The task: Set down the material once more, exactly as it appears.
****************
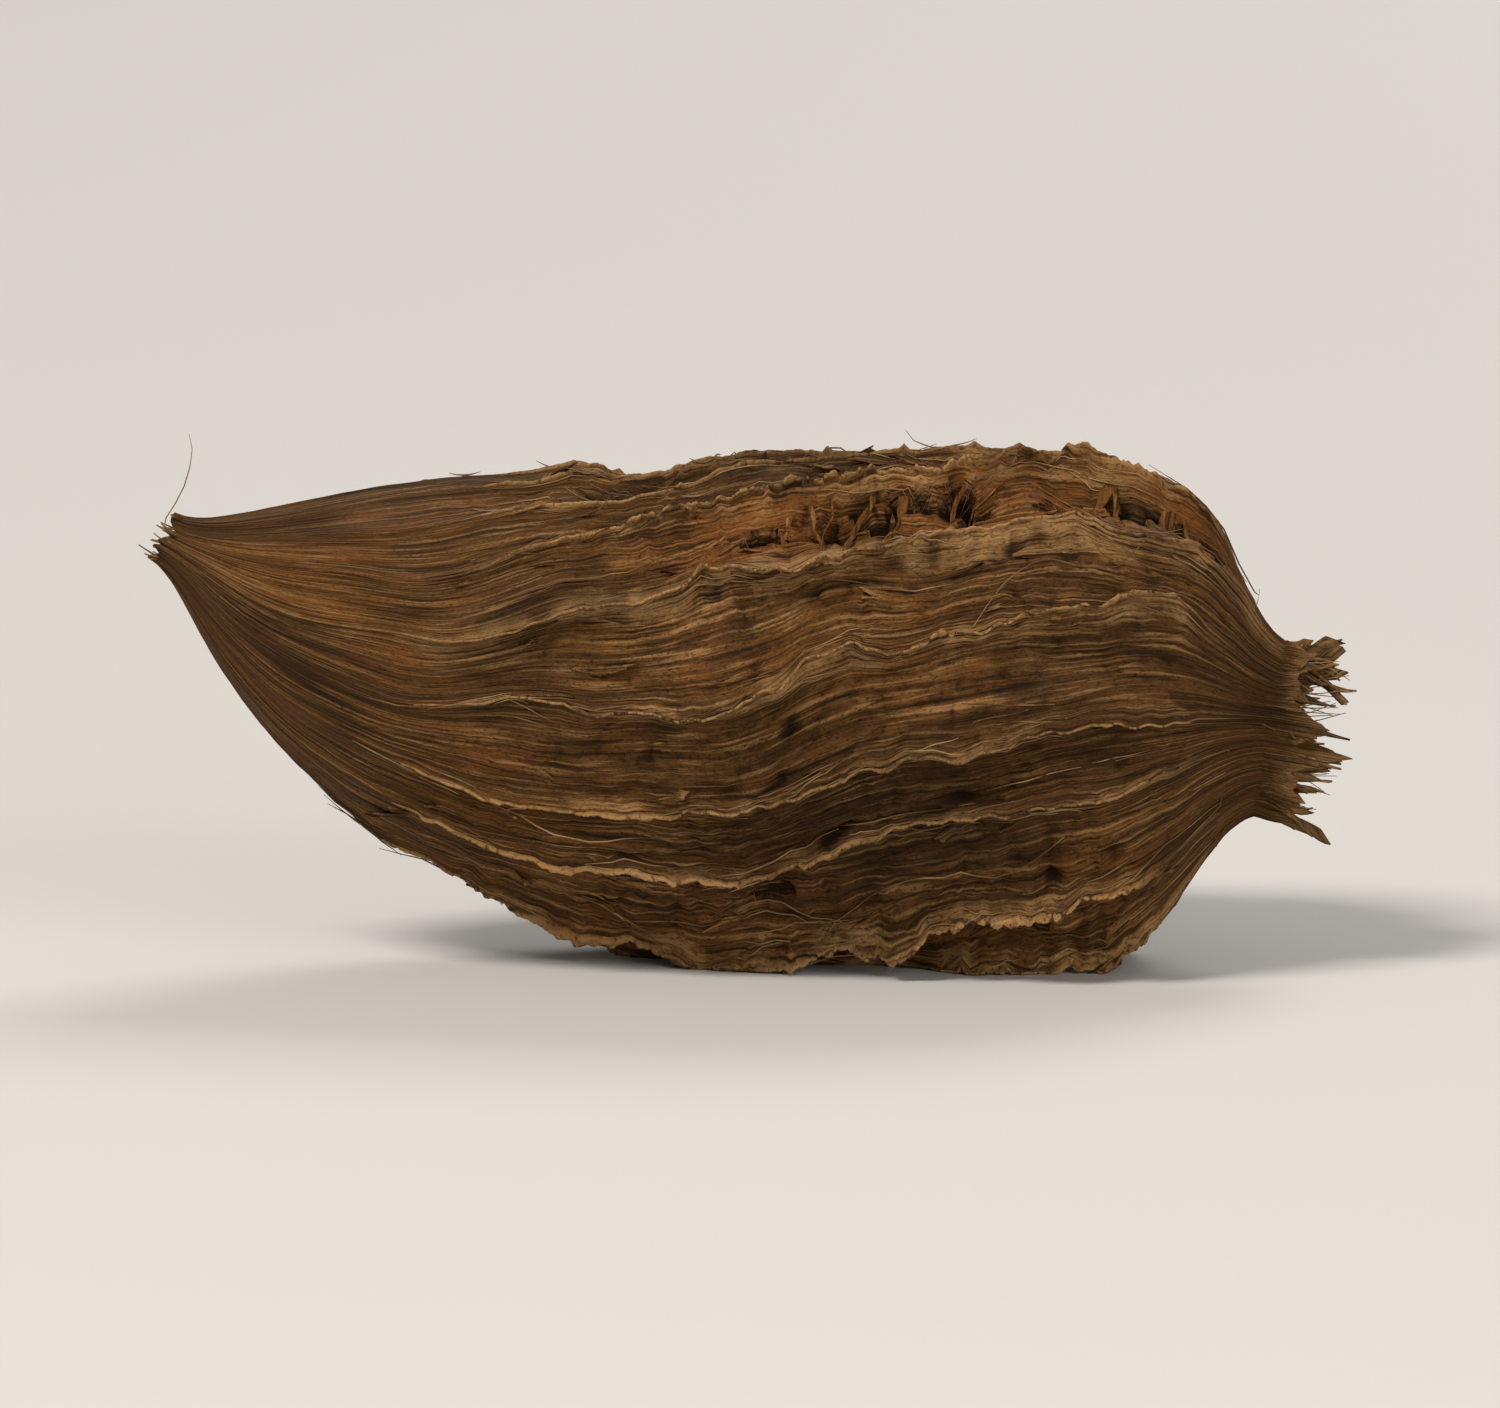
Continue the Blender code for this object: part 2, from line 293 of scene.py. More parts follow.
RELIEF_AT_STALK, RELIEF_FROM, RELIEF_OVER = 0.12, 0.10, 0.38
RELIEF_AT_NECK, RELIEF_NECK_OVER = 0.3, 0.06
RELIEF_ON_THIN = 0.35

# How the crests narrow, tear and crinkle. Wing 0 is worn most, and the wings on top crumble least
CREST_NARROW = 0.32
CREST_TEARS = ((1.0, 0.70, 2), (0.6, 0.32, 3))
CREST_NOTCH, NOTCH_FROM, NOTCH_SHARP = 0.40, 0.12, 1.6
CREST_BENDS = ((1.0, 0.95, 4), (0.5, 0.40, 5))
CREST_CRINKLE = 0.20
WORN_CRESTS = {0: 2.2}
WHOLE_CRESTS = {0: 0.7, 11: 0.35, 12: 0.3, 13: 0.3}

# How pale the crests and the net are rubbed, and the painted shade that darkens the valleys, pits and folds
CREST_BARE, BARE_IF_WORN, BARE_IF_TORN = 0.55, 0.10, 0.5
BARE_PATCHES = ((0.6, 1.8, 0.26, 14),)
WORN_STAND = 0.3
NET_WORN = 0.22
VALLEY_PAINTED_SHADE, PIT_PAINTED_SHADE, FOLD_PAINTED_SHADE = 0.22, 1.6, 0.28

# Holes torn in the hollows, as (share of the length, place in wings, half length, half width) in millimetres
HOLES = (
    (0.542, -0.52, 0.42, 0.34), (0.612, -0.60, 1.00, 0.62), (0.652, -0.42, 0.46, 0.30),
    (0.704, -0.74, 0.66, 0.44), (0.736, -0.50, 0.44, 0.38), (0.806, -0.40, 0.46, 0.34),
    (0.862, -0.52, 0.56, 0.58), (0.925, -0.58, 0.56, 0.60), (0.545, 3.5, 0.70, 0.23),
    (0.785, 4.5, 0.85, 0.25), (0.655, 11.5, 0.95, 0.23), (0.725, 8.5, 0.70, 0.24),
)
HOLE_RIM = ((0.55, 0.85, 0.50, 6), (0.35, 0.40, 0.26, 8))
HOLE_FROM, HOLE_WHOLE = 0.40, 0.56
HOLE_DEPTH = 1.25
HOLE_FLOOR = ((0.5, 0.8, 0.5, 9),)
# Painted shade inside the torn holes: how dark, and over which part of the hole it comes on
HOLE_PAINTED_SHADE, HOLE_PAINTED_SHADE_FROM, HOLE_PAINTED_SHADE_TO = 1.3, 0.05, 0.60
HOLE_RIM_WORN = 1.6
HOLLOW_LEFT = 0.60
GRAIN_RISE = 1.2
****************
Correct response:
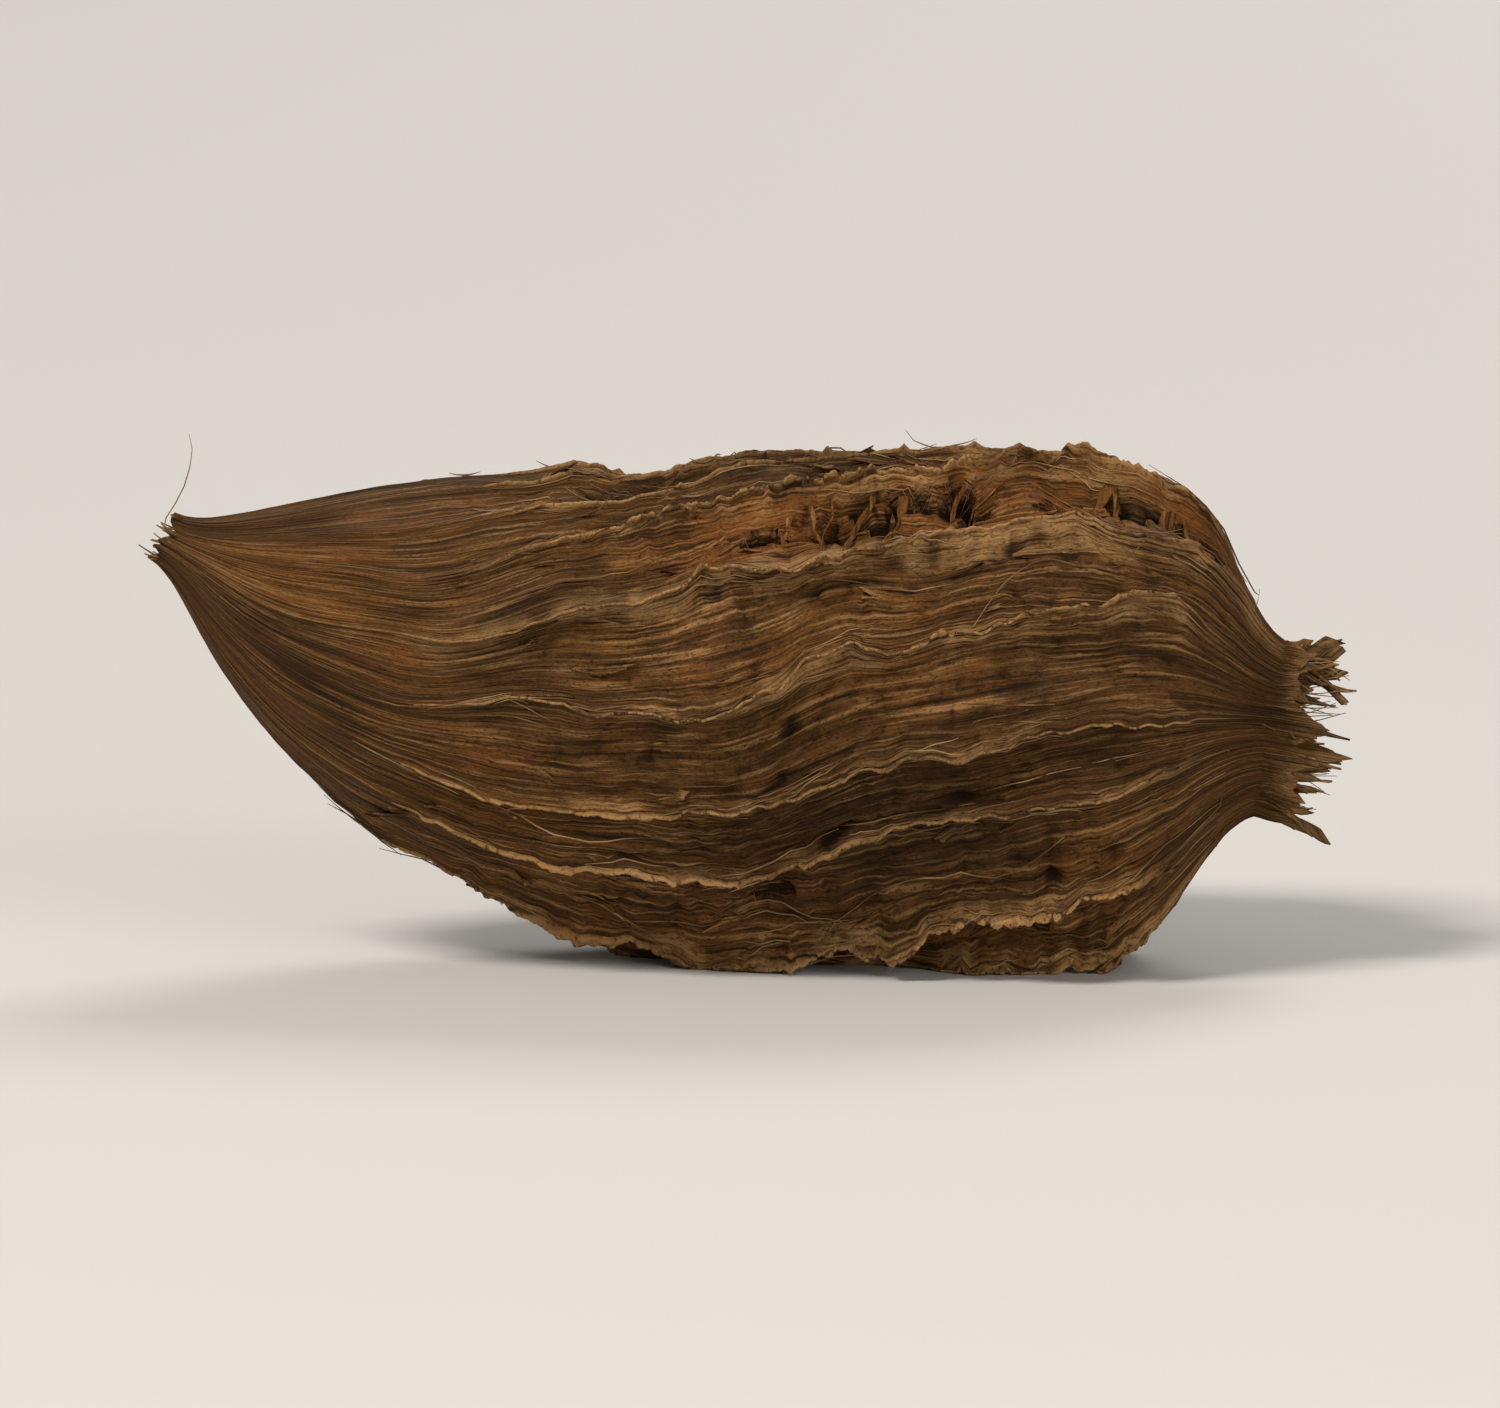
Continue the Blender code for this object: part 2, from line 293 of scene.py. More parts follow.
RELIEF_AT_STALK, RELIEF_FROM, RELIEF_OVER = 0.12, 0.10, 0.38
RELIEF_AT_NECK, RELIEF_NECK_OVER = 0.3, 0.06
RELIEF_ON_THIN = 0.35

# How the crests narrow, tear and crinkle. Wing 0 is worn most, and the wings on top crumble least
CREST_NARROW = 0.32
CREST_TEARS = ((1.0, 0.70, 2), (0.6, 0.32, 3))
CREST_NOTCH, NOTCH_FROM, NOTCH_SHARP = 0.40, 0.12, 1.6
CREST_BENDS = ((1.0, 0.95, 4), (0.5, 0.40, 5))
CREST_CRINKLE = 0.20
WORN_CRESTS = {0: 2.2}
WHOLE_CRESTS = {0: 0.7, 11: 0.35, 12: 0.3, 13: 0.3}

# How pale the crests and the net are rubbed, and the painted shade that darkens the valleys, pits and folds
CREST_BARE, BARE_IF_WORN, BARE_IF_TORN = 0.55, 0.10, 0.5
BARE_PATCHES = ((0.6, 1.8, 0.26, 14),)
WORN_STAND = 0.3
NET_WORN = 0.22
VALLEY_PAINTED_SHADE, PIT_PAINTED_SHADE, FOLD_PAINTED_SHADE = 0.22, 1.6, 0.28

# Holes torn in the hollows, as (share of the length, place in wings, half length, half width) in millimetres
HOLES = (
    (0.542, -0.52, 0.42, 0.34), (0.612, -0.60, 1.00, 0.62), (0.652, -0.42, 0.46, 0.30),
    (0.704, -0.74, 0.66, 0.44), (0.736, -0.50, 0.44, 0.38), (0.806, -0.40, 0.46, 0.34),
    (0.862, -0.52, 0.56, 0.58), (0.925, -0.58, 0.56, 0.60), (0.545, 3.5, 0.70, 0.23),
    (0.785, 4.5, 0.85, 0.25), (0.655, 11.5, 0.95, 0.23), (0.725, 8.5, 0.70, 0.24),
)
HOLE_RIM = ((0.55, 0.85, 0.50, 6), (0.35, 0.40, 0.26, 8))
HOLE_FROM, HOLE_WHOLE = 0.40, 0.56
HOLE_DEPTH = 1.25
HOLE_FLOOR = ((0.5, 0.8, 0.5, 9),)
# Painted shade inside the torn holes: how dark, and over which part of the hole it comes on
HOLE_PAINTED_SHADE, HOLE_PAINTED_SHADE_FROM, HOLE_PAINTED_SHADE_TO = 1.3, 0.05, 0.60
HOLE_RIM_WORN = 1.6
HOLLOW_LEFT = 0.60
GRAIN_RISE = 1.2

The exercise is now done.